2) Global compliance efforts would decrease. In 2006, the European Union passed the Registration, Evaluation and Authorisation of Chemicals (REACH) regulation, requiring chemical manufacturers to gather in-depth information on the hazards of chemicals for inclusion in a publically available database. Under REACH, chemicals of high concern are subject to restriction by the government, and before these substances can be released, companies that use these chemicals must prove that the risks are controlled or that no viable, safer alternatives exist. While the Safe Chemicals Act is not exactly the same as REACH, the basic regulatory structure is very similar, and global companies would be able to streamline efforts and compliance costs of both REACH and the Safe Chemicals Act.
3) Operations would be safer. Moving towards a safer baseline of chemicals would benefit the bottom line for chemical manufacturers and for consumer products companies by lowering costs associated with storage and disposal of hazardous wastes. More innocuous chemicals would also enhance worker safety, reducing health care costs and liabilities for companies over time. Of course, there are plenty of intangible benefits of a safer workplace that are harder to quantify: increased worker happiness and motivation, better retention and greater productivity.

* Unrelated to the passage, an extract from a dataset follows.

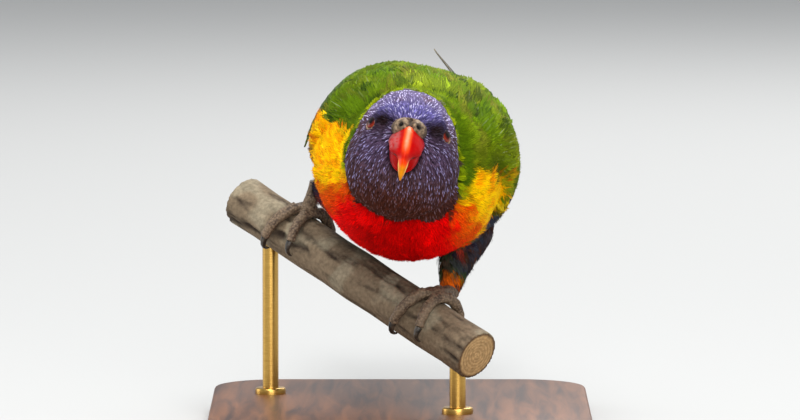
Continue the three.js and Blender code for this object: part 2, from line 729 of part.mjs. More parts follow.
const tailRoot = skinOver([0, 5, 11, 18, 26].map(tailRing));
const tailVanes = [];
for (let pair = 0; pair < TAIL_PAIRS; pair += 1) {
  tailVanes.push(tailVane(pair, 1), tailVane(pair, -1));
}
for (let i = 0; i < TAIL_COVERTS; i += 1) {
  tailVanes.push(tailCovert(i, TAIL_COVERTS, 1, TAIL_COVERT_REACH));
}
for (let i = 0; i < UNDER_COVERTS; i += 1) {
  tailVanes.push(tailCovert(i, UNDER_COVERTS, -1, UNDER_COVERT_REACH));
}
const tailSolid = without(joined(tailRoot, ...tailVanes), torsoRoom);
addPart("tail", geometryOf(tailSolid), flightFeather);

// Perch: cut branch that slopes down to the left foot and towards the viewer
const LEFT_GRIP = vector(11, -15, 43.4);
const RIGHT_GRIP = vector(-30.5, 24, 67.2);
const PERCH_RISE = PERCH_RADIUS;
const PERCH_SIDES = 20;
const PERCH_BEYOND_RIGHT = 27;
const PERCH_STEPS = 10;
const PERCH_UNEVENNESS = 0.35;
const perchRun = LEFT_GRIP.clone().sub(RIGHT_GRIP).normalize();
const perchUp = vector(0, 0, 1).addScaledVector(perchRun, -perchRun.z).normalize();
const perchFront = vector(0, 0, 0).crossVectors(perchUp, perchRun).normalize();
const perchStart = RIGHT_GRIP.clone().addScaledVector(perchRun, -PERCH_BEYOND_RIGHT)
  .addScaledVector(perchUp, -PERCH_RISE);

function roundPerch(along, angleDeg, radius) {
  // Point round the perch: distance from its upper end, angle forward from its top, distance off its axis
  const angle = angleDeg * DEGREE;
  return perchStart.clone()
    .addScaledVector(perchRun, along)
    .addScaledVector(perchUp, radius * Math.cos(angle))
    .addScaledVector(perchFront, radius * Math.sin(angle));
}

function perchBody(grow) {
  const rings = [];
  for (let i = 0; i <= PERCH_STEPS; i += 1) {
    const along = mix(-grow, PERCH_LENGTH + grow, i / PERCH_STEPS);
    const waist = PERCH_UNEVENNESS * Math.sin(i * 1.9) ** 2;
    const ring = [];
    for (let j = 0; j < PERCH_SIDES; j += 1) {
      ring.push(roundPerch(along, (j * 360) / PERCH_SIDES, PERCH_RADIUS - waist + grow));
    }
    rings.push(ring);
  }
  return skinOver(rings);
}

addPart("perch", perchBody(0), barkWood);

// Legs: feathered thighs, short bare shanks, and two toes each way round the perch
const LEG_SIDES = 12;
const gripAlong = { left: PERCH_BEYOND_RIGHT + RIGHT_GRIP.distanceTo(LEFT_GRIP), right: PERCH_BEYOND_RIGHT };
const PAD_HALF_ANGLE = 16;
const PAD_HALF_LENGTH = 4.4;
const PAD_HEIGHT = 3.6;
const PAD_STEPS = 2;
const PAD_SIDES = 10;
const SHANK_RADIUS = 2.3;
const thighPath = {
  left: [
    { back: 10, angle: 134, lift: -14, radius: 9 },
    { back: 8, angle: 133, lift: -4, radius: 11.4 },
    { back: 4, angle: 135, lift: 3, radius: 9.8 },
    { back: -1, angle: 140, lift: 8.5, radius: 6.2 },
    { back: -4, angle: 146, lift: 12.2, radius: 3.4 },
  ],
  right: [
    { back: 6, angle: -146, lift: -14, radius: 8.6 },
    { back: 12, angle: -140, lift: -6, radius: 9 },
    { back: 17, angle: -131, lift: -1, radius: 6.6 },
    { back: 20, angle: -125, lift: 2.4, radius: 4.4 },
    { back: 21.5, angle: -122, lift: 4.4, radius: 3.2 },
  ],
};

function roundChain(centres, sides, grow = 0) {
  // Closed form over circles set square to a path of points with a radius each
  const first = perchUp.clone().add(perchRun);
  const rings = centres.map((centre, i) => {
    const before = centres[Math.max(i - 1, 0)].point;
    const after = centres[Math.min(i + 1, centres.length - 1)].point;
    const run = after.clone().sub(before).normalize();
    first.addScaledVector(run, -first.dot(run)).normalize();
    const second = vector(0, 0, 0).crossVectors(run, first);
    const ring = [];
    for (let j = 0; j < sides; j += 1) {
      const angle = (j * TURN) / sides;
      ring.push(centre.point.clone()
        .addScaledVector(first, (centre.radius + grow) * Math.cos(angle))
        .addScaledVector(second, (centre.radius + grow) * Math.sin(angle)));
    }
    return ring;
  });
  return skinOver(rings);
}

const thighCentres = (name) => thighPath[name].map((station) => ({
  point: torsoPoint(station.back, station.angle, station.lift),
  radius: station.radius,
}));

function footPad(name) {
  // Saddle over the top of the perch that carries the toes
  const rings = [];
  for (let i = 0; i <= PAD_STEPS; i += 1) {
    const angle = mix(-PAD_HALF_ANGLE, PAD_HALF_ANGLE, i / PAD_STEPS);
    const ring = [];
    for (let j = 0; j < PAD_SIDES; j += 1) {
      const turn = (j * TURN) / PAD_SIDES;
      const along = gripAlong[name] + PAD_HALF_LENGTH * Math.sin(turn);
      const middle = PERCH_RADIUS + JOINT_GAP + PAD_HEIGHT / 2;
      ring.push(roundPerch(along, angle, middle + (PAD_HEIGHT / 2) * Math.cos(turn)));
    }
    rings.push(ring);
  }
  return skinOver(rings);
}

function shank(name) {
  const ankle = thighCentres(name)[thighPath[name].length - 1].point;
  const foot = roundPerch(gripAlong[name], 0, PERCH_RADIUS + JOINT_GAP + PAD_HEIGHT * 0.45);
  const before = thighCentres(name)[thighPath[name].length - 2].point;
  const start = ankle.clone().lerp(before, -0.06);
  return roundChain([
    { point: start, radius: SHANK_RADIUS + 0.5 },
    { point: start.clone().lerp(foot, 0.3), radius: SHANK_RADIUS },
    { point: start.clone().lerp(foot, 0.75), radius: SHANK_RADIUS },
    { point: foot, radius: SHANK_RADIUS - 0.4 },
  ], LEG_SIDES);
}

const TOE_SIDES = 9;
const TOE_STEPS = 6;
const CLAW_SIDES = 7;
const CLAW_STEPS = 5;
const TOES = [
  { name: "front_outer", way: 1, offset: -2.3, splay: -6, reach: 112, radius: 2.05, claw: 42 },
  { name: "front_inner", way: 1, offset: 2.3, splay: 2.5, reach: 92, radius: 1.9, claw: 38 },
  { name: "back_outer", way: -1, offset: -2.3, splay: -3, reach: 98, radius: 1.95, claw: 38 },
  { name: "back_inner", way: -1, offset: 2.3, splay: 3, reach: 78, radius: 1.8, claw: 34 },
];
const TOE_GAP_DEG = 1.7;

function toe(name, form, grow = 0) {
  // Jointed toe bent round the perch, thicker at its pads
  const start = PAD_HALF_ANGLE + TOE_GAP_DEG;
  const centres = [];
  for (let i = 0; i <= TOE_STEPS; i += 1) {
    const u = i / TOE_STEPS;
    const knuckle = 0.12 * Math.cos(u * TURN * 3);
    const radius = form.radius * (1 - 0.22 * u) + knuckle;
    centres.push({
      point: roundPerch(
        gripAlong[name] + form.offset + form.splay * u,
        form.way * mix(start, form.reach, u),
        PERCH_RADIUS + JOINT_GAP + form.radius,
      ),
      radius,
    });
  }
  return roundChain(centres, TOE_SIDES, grow);
}

function claw(name, form) {
  // Hooked claw from the end of its toe down to the bark
  const centres = [];
  for (let i = 0; i <= CLAW_STEPS; i += 1) {
    const u = i / CLAW_STEPS;
    const radius = mix(form.radius * 0.62, 0.22, u);
    const bow = 1.1 * Math.sin(u * Math.PI);
    centres.push({
      point: roundPerch(
        gripAlong[name] + form.offset + form.splay * (1 + 0.18 * u),
        form.way * mix(form.reach + TOE_GAP_DEG, form.reach + form.claw, u),
        mix(PERCH_RADIUS + JOINT_GAP + form.radius, PERCH_RADIUS + 0.6, u) + bow,
      ),
      radius,
    });
  }
  return roundChain(centres, CLAW_SIDES);
}

for (const name of ["left", "right"]) {
  const thigh = roundChain(thighCentres(name), LEG_SIDES);
  const thighRoom = roundChain(thighCentres(name), LEG_SIDES, JOINT_GAP);
  addPart(`thigh_${name}`, geometryOf(without(joined(thigh), torsoRoom)), greenFeather);
  const toeRooms = TOES.map((form) => toe(name, form, JOINT_GAP));
  const bare = without(joined(shank(name), footPad(name)), thighRoom, perchBody(JOINT_GAP), ...toeRooms);
  addPart(`shank_${name}`, geometryOf(bare), bareSkin);
  for (const form of TOES) {
    addPart(`toe_${name}_${form.name}`, toe(name, form), bareSkin);
    addPart(`claw_${name}_${form.name}`, claw(name, form), clawHorn);
  }
}

// Stand: flat base with rounded corners and two rods up to the underside of the perch
const BASE_BEVEL = 1.2;
const ROD_PLACES = [
  { name: "stand_rod_low", along: PERCH_LENGTH - 9 },
  { name: "stand_rod_high", along: 13 },
];
const FLANGE_RADIUS = 5;
const FLANGE_HEIGHT = 2;

function baseOutline(inset) {
  const halfWidth = BASE_WIDTH / 2 - inset;
  const halfDepth = BASE_DEPTH / 2 - inset;
  const corner = BASE_CORNER - inset;
  const outline = new THREE.Shape();
  outline.moveTo(corner - halfWidth, -halfDepth);
  outline.absarc(halfWidth - corner, corner - halfDepth, corner, -Math.PI / 2, 0);
  outline.absarc(halfWidth - corner, halfDepth - corner, corner, 0, Math.PI / 2);
  outline.absarc(corner - halfWidth, halfDepth - corner, corner, Math.PI / 2, Math.PI);
  outline.absarc(corner - halfWidth, corner - halfDepth, corner, Math.PI, Math.PI * 1.5);
  return outline;
}

function standBase() {
  const plate = new THREE.ExtrudeGeometry(baseOutline(BASE_BEVEL), {
    depth: BASE_HEIGHT - BASE_BEVEL * 2,
    bevelThickness: BASE_BEVEL,
    bevelSize: BASE_BEVEL,
    bevelSegments: 2,
    curveSegments: 5,
  });
  return plate.translate(0, 0, BASE_BEVEL);
}

function standRod(along) {
  // Rod with a round foot, hollowed at its top to the round of the perch
  const under = roundPerch(along, 180, 0);
  const foot = BASE_HEIGHT + JOINT_GAP;
  const profile = [
    new THREE.Vector2(0, foot),
    new THREE.Vector2(FLANGE_RADIUS, foot),
    new THREE.Vector2(FLANGE_RADIUS, foot + FLANGE_HEIGHT * 0.6),
    new THREE.Vector2(ROD_RADIUS, foot + FLANGE_HEIGHT),
    new THREE.Vector2(ROD_RADIUS, under.z),
    new THREE.Vector2(0, under.z),
  ];
  const turned = new THREE.LatheGeometry(profile, 16).rotateX(Math.PI / 2).translate(under.x, under.y, 0);
  return geometryOf(without(joined(turned), perchBody(JOINT_GAP)));
}

addPart("stand_base", standBase(), baseWood);
for (const { name, along } of ROD_PLACES) {
  addPart(name, standRod(along), rodBrass);
}

export default group;
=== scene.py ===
import math

import bpy
import numpy as np
from mathutils import Matrix, Vector, noise
from mathutils.bvhtree import BVHTree


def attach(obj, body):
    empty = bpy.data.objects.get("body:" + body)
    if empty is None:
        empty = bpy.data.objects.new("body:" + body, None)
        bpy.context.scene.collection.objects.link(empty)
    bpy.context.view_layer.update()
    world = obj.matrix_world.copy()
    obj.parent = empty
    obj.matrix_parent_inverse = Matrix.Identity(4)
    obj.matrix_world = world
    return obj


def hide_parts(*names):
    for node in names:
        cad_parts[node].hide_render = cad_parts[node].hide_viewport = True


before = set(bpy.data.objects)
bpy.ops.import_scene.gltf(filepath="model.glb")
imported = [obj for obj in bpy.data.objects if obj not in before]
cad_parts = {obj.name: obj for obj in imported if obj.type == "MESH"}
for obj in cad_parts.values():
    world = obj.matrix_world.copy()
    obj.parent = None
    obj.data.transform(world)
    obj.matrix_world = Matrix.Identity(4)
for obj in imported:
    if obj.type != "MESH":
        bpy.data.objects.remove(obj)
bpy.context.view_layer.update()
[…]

4) Sustainable consumer products companies would be rewarded for their efforts. The Safe Chemicals Act gives an advantage to forward-thinking consumer products companies that already do not use chemicals of concern. The passage of the Safe Chemicals Act would allow these companies to continue to thrive in the marketplace, while their more dubious competitors will get mired down in safety testing and the frantic search for ingredient substitutes.

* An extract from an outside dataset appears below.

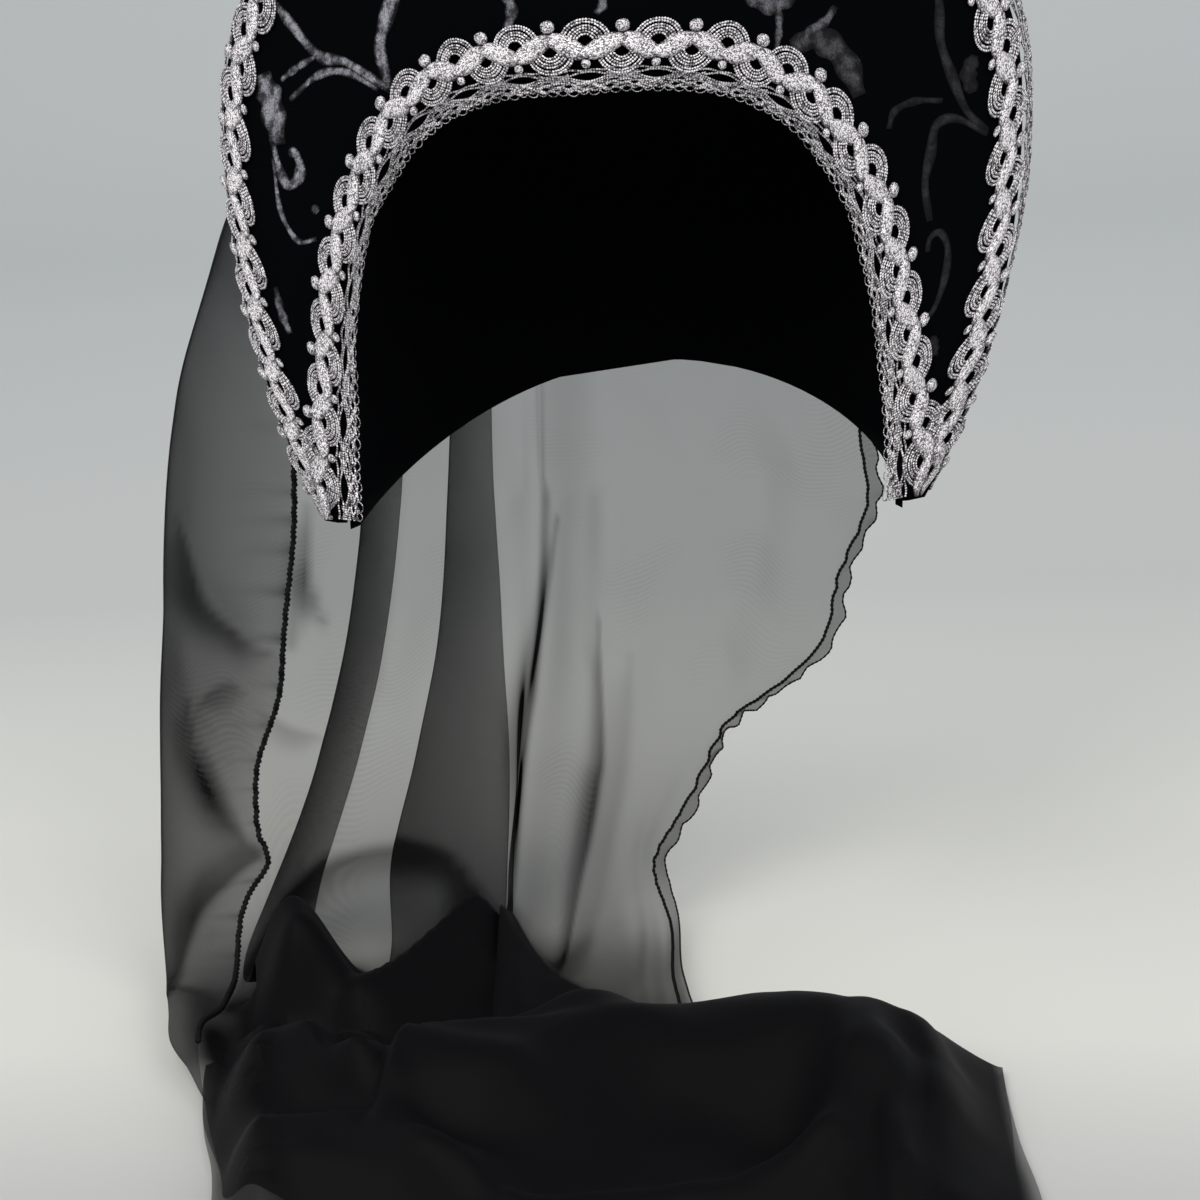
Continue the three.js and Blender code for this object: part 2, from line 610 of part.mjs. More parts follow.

5) Greater credibility would enter the marketplace. Smart companies have the health and safety of their customers in mind. However, many companies struggle with credibility. Reassurance from a manufacturer or processor that an ingredient is safe is inherently less believable than a statement from a third-party evaluator or a regulatory body. The Safe Chemicals Act would provide more public information on chemical safety and authorizes the EPA -- a more trustworthy party in the minds of consumers -- to determine which chemicals are safe. Thus, companies that embrace safer ingredients would be able to use scientist-issued guideposts to differentiate themselves rather than having to rely on their own statements, which are often perceived with more skepticism by the public.
As with any new regulation, there may be struggles with interpretation and implementation at first, but ultimately the passage of the Safe Chemicals Act would be both a triumph for consumers and a competitive edge for industry.